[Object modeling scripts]

————

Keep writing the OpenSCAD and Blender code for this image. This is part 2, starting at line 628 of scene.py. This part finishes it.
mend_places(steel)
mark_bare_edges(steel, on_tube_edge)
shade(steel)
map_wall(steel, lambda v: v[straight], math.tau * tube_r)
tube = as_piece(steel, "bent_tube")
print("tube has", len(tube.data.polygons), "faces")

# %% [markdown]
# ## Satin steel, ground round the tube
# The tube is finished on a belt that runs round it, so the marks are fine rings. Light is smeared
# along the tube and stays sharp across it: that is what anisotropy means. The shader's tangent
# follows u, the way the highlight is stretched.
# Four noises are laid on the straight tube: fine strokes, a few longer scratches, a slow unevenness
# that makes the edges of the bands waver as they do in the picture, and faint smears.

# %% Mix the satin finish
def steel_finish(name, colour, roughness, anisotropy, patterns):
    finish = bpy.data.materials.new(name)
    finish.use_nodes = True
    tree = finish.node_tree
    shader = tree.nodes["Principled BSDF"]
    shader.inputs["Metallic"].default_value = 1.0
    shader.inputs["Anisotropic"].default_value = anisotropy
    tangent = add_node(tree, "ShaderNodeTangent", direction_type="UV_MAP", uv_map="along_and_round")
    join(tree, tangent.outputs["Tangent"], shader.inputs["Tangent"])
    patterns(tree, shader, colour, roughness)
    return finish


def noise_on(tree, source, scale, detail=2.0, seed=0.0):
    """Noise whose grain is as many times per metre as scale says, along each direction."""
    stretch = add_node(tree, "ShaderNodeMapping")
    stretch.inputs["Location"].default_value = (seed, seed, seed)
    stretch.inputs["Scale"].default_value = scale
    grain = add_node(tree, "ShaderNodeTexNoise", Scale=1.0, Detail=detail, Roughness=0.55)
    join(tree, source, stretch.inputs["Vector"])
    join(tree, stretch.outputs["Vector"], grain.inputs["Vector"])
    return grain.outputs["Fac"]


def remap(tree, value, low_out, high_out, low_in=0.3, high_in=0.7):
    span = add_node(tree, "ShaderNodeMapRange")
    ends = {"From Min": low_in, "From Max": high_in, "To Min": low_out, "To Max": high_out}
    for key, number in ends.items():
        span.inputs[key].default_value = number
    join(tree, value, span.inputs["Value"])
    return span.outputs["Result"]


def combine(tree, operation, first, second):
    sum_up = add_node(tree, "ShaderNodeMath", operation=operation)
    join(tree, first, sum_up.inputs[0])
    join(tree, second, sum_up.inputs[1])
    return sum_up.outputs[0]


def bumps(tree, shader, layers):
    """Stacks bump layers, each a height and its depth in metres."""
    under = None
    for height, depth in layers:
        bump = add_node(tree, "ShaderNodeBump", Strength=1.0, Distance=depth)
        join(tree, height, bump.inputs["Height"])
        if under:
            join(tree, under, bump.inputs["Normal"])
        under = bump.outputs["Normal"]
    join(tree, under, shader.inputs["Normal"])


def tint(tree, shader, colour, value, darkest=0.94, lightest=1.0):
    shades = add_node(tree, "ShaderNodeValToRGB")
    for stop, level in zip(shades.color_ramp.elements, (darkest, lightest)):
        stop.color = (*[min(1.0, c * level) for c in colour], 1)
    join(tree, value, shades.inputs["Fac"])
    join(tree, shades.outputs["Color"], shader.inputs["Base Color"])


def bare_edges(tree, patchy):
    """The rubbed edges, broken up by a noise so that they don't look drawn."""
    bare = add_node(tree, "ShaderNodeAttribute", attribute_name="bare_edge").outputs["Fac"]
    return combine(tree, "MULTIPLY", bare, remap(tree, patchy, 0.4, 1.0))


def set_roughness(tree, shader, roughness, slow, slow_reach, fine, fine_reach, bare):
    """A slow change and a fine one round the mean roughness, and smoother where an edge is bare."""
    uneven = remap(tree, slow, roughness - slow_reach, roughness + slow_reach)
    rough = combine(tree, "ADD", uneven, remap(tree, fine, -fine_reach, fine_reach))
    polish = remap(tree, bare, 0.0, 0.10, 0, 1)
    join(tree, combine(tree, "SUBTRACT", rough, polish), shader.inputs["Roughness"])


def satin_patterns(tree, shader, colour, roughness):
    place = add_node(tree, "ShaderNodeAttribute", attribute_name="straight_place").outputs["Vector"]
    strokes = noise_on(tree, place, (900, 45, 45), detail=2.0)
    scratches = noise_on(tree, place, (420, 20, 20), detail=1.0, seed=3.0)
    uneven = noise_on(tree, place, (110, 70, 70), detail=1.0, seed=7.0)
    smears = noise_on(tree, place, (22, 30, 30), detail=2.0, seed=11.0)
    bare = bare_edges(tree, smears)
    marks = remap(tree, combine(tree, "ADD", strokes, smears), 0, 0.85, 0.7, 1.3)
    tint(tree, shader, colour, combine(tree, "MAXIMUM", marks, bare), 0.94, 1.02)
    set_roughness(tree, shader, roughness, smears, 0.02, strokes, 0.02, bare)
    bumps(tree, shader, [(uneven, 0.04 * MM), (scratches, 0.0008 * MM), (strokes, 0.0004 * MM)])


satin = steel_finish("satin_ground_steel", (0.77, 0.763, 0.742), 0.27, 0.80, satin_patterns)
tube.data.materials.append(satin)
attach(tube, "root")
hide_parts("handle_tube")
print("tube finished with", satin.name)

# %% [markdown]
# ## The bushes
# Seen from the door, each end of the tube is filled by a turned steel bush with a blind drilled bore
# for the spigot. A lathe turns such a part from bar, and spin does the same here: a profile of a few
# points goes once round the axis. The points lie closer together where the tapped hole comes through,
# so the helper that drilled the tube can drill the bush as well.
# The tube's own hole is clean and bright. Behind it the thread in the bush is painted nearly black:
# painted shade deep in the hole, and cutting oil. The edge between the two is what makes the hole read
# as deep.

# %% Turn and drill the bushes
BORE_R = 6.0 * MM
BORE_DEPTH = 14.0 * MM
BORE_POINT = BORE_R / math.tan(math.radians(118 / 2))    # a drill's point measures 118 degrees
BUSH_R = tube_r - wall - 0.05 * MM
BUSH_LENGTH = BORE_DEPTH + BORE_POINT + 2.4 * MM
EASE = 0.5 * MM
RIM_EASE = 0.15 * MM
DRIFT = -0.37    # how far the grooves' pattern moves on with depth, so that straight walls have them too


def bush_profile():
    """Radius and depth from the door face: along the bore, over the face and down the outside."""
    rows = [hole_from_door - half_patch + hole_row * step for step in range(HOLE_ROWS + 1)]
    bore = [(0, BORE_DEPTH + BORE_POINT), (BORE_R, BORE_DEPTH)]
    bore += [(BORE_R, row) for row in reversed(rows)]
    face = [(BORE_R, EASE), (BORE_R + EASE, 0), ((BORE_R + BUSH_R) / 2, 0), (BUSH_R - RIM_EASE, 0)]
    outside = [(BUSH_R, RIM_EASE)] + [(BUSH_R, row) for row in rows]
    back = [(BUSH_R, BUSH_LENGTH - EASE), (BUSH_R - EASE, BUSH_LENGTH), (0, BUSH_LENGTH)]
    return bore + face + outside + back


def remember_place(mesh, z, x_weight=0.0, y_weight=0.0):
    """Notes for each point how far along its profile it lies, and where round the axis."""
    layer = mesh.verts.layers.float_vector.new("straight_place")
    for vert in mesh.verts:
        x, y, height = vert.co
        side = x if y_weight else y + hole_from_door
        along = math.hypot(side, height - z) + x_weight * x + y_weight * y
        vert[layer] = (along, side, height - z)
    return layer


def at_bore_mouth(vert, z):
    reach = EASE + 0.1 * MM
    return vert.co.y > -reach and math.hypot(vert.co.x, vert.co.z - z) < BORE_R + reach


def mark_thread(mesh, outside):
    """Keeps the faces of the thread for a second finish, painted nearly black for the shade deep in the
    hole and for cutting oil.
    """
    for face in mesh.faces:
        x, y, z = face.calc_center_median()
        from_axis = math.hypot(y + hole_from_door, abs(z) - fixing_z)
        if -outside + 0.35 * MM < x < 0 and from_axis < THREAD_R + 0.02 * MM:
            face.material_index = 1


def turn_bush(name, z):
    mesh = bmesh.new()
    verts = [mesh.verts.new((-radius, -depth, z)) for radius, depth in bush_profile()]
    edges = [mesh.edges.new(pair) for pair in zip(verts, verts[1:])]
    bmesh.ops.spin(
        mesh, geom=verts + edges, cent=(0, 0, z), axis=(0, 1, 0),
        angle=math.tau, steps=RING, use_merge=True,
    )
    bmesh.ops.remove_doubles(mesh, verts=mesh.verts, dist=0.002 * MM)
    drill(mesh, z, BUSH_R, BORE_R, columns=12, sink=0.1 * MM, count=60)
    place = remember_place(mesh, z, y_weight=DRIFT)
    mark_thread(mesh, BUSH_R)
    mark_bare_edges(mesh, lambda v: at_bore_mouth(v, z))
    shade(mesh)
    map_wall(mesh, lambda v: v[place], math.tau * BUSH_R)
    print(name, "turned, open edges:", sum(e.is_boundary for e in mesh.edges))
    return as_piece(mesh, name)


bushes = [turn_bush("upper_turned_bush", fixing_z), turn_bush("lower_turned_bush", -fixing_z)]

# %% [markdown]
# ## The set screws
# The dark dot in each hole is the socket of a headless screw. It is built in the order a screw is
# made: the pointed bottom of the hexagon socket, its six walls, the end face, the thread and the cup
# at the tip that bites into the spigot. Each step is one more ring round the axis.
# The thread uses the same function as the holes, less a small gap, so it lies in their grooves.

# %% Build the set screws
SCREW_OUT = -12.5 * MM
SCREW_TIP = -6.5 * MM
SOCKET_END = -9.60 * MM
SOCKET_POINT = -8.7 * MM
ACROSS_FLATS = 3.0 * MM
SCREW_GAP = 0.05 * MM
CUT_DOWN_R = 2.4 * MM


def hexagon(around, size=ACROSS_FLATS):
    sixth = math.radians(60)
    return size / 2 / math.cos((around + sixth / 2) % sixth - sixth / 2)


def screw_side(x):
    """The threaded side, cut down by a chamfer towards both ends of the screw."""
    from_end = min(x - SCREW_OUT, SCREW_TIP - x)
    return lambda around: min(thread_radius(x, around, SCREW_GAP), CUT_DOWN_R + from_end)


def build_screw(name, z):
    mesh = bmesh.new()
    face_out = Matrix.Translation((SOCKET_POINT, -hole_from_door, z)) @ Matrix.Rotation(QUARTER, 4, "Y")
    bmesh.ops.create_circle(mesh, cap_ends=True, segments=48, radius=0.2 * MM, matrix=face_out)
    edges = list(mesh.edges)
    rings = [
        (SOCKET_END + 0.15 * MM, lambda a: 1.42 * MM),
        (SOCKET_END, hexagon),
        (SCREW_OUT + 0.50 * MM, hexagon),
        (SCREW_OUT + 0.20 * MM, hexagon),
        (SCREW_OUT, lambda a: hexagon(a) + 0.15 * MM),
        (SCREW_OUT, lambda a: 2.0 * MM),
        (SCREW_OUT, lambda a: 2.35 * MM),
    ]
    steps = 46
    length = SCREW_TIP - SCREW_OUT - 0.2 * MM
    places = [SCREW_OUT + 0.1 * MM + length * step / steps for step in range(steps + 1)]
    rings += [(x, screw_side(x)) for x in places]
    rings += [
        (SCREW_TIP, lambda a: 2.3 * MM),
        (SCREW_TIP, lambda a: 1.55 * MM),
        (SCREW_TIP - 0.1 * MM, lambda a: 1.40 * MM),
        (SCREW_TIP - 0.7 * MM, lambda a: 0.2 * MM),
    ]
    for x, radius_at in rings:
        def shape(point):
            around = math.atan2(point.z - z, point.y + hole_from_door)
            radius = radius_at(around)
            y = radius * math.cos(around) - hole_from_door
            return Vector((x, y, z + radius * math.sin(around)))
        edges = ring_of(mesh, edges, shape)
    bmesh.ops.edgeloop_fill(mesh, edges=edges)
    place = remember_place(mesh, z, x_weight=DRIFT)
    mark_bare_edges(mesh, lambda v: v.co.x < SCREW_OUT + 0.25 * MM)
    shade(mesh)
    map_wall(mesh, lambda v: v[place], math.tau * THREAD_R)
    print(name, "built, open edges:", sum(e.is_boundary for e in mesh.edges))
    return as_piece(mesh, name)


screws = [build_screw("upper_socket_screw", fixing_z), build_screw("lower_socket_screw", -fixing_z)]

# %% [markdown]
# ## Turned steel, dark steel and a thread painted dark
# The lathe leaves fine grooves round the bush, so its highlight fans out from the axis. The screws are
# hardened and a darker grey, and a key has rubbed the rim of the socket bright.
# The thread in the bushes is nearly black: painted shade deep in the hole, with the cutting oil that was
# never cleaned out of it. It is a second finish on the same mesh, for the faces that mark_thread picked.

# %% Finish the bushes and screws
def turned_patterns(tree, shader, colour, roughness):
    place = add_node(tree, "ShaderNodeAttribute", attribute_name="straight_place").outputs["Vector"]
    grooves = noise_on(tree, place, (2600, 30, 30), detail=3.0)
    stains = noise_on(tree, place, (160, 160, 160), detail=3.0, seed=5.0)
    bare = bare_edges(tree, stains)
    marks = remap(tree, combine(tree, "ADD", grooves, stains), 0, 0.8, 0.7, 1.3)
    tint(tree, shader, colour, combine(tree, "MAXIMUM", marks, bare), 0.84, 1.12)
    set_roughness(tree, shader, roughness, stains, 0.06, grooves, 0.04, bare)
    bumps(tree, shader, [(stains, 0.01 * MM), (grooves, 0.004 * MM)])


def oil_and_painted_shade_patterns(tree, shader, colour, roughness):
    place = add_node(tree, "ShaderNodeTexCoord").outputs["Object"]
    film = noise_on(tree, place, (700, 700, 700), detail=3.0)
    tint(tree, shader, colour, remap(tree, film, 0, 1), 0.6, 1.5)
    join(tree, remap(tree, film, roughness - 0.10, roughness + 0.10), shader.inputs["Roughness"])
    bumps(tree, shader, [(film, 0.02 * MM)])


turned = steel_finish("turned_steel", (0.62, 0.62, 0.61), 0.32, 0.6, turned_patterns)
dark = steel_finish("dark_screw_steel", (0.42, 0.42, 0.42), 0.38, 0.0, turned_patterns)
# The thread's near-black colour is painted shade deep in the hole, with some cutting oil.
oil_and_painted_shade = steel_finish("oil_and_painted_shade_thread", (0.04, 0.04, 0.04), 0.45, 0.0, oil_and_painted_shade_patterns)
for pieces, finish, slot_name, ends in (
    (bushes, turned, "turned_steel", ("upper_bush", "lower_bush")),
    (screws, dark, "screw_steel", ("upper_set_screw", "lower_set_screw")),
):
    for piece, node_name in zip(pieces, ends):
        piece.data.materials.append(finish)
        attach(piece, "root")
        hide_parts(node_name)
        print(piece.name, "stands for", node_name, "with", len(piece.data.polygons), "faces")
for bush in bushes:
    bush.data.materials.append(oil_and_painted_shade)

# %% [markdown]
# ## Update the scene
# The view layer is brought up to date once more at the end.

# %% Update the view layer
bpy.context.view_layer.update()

————

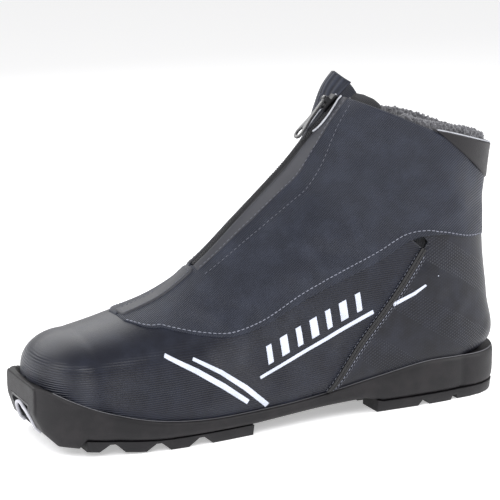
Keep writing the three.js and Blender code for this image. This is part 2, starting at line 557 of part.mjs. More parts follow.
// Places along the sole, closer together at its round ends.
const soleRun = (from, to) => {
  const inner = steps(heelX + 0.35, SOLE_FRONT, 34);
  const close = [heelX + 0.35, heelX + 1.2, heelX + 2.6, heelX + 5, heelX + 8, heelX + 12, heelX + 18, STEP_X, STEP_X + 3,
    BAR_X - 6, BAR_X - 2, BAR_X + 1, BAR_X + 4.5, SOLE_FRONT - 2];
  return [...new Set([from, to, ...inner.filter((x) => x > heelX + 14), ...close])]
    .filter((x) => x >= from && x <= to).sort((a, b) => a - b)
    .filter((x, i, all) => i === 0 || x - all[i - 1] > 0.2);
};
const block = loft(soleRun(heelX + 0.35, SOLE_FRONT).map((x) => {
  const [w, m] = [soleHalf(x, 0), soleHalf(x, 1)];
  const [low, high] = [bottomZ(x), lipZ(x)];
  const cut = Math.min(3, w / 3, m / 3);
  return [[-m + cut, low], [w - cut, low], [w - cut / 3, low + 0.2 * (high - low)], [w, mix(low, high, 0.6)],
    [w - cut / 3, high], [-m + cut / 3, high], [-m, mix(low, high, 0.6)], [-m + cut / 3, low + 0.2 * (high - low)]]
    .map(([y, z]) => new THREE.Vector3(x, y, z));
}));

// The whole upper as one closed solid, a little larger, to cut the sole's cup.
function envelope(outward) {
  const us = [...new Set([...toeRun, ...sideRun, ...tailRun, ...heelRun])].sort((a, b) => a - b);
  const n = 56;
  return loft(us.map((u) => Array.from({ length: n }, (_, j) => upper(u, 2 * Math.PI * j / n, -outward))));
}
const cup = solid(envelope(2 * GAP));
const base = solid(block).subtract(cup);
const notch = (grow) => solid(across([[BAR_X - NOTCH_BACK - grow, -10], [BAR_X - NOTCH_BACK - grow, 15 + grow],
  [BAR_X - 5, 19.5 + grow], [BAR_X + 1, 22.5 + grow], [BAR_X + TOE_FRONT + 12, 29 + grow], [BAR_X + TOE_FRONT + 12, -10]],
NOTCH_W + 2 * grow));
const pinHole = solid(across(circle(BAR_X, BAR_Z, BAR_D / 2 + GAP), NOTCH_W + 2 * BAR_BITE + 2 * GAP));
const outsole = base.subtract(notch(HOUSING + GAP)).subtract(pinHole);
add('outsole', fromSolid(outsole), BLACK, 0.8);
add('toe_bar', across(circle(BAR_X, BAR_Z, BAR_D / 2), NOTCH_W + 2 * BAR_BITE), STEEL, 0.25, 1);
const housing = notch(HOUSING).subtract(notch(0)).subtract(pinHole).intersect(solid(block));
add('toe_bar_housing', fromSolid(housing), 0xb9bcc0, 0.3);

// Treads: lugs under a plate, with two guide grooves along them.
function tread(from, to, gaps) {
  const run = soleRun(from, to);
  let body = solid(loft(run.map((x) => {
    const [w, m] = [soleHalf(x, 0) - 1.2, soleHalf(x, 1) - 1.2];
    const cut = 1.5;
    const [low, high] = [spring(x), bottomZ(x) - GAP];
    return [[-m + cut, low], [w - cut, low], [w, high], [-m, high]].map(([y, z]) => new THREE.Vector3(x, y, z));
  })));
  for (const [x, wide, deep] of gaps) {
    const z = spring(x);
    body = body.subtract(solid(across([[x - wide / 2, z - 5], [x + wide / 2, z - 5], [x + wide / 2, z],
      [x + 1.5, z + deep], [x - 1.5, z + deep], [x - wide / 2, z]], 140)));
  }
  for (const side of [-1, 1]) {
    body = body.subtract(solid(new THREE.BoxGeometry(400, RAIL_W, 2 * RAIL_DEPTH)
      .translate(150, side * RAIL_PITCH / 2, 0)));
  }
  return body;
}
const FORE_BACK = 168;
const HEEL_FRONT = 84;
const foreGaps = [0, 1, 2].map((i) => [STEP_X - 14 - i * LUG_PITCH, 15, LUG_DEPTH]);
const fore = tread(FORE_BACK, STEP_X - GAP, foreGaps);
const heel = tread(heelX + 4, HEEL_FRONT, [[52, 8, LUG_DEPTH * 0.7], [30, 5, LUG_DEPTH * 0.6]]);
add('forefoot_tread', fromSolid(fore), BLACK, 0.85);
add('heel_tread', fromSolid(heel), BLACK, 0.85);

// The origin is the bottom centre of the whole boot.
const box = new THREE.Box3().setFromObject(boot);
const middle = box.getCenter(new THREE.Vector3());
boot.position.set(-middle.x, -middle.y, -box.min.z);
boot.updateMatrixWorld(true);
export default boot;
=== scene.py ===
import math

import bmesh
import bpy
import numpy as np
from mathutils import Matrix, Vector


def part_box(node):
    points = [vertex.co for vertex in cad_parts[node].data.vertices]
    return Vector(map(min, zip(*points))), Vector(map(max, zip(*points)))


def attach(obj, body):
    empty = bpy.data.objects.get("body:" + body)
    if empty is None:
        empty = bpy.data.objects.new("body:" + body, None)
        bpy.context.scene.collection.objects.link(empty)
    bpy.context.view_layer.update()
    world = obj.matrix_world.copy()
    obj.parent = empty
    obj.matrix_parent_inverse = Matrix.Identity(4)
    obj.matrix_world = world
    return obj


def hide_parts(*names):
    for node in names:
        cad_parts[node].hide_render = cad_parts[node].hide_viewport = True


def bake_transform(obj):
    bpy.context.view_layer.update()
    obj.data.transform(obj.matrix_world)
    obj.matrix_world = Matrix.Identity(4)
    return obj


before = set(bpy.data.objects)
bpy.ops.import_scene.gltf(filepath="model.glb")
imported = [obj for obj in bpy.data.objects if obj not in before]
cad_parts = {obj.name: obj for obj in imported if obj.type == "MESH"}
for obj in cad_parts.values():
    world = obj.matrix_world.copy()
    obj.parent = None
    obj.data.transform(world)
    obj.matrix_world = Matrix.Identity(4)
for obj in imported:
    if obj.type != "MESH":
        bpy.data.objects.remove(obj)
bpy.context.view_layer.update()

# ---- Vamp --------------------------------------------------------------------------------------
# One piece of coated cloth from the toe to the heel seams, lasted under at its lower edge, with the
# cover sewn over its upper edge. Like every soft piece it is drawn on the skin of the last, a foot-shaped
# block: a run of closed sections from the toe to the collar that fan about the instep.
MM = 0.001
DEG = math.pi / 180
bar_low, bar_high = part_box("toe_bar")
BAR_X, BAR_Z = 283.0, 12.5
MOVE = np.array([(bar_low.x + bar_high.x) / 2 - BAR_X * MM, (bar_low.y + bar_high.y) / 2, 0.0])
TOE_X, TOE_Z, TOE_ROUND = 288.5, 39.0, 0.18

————

YOUR INSTRUCTIONS
Among the records above, extract exactly the lines from the line with "the whole boot." to the line with "imported = [obj", both lines included, and leave out the rest.

EXERCISE OUTPUT
// The origin is the bottom centre of the whole boot.
const box = new THREE.Box3().setFromObject(boot);
const middle = box.getCenter(new THREE.Vector3());
boot.position.set(-middle.x, -middle.y, -box.min.z);
boot.updateMatrixWorld(true);
export default boot;
=== scene.py ===
import math

import bmesh
import bpy
import numpy as np
from mathutils import Matrix, Vector


def part_box(node):
    points = [vertex.co for vertex in cad_parts[node].data.vertices]
    return Vector(map(min, zip(*points))), Vector(map(max, zip(*points)))


def attach(obj, body):
    empty = bpy.data.objects.get("body:" + body)
    if empty is None:
        empty = bpy.data.objects.new("body:" + body, None)
        bpy.context.scene.collection.objects.link(empty)
    bpy.context.view_layer.update()
    world = obj.matrix_world.copy()
    obj.parent = empty
    obj.matrix_parent_inverse = Matrix.Identity(4)
    obj.matrix_world = world
    return obj


def hide_parts(*names):
    for node in names:
        cad_parts[node].hide_render = cad_parts[node].hide_viewport = True


def bake_transform(obj):
    bpy.context.view_layer.update()
    obj.data.transform(obj.matrix_world)
    obj.matrix_world = Matrix.Identity(4)
    return obj


before = set(bpy.data.objects)
bpy.ops.import_scene.gltf(filepath="model.glb")
imported = [obj for obj in bpy.data.objects if obj not in before]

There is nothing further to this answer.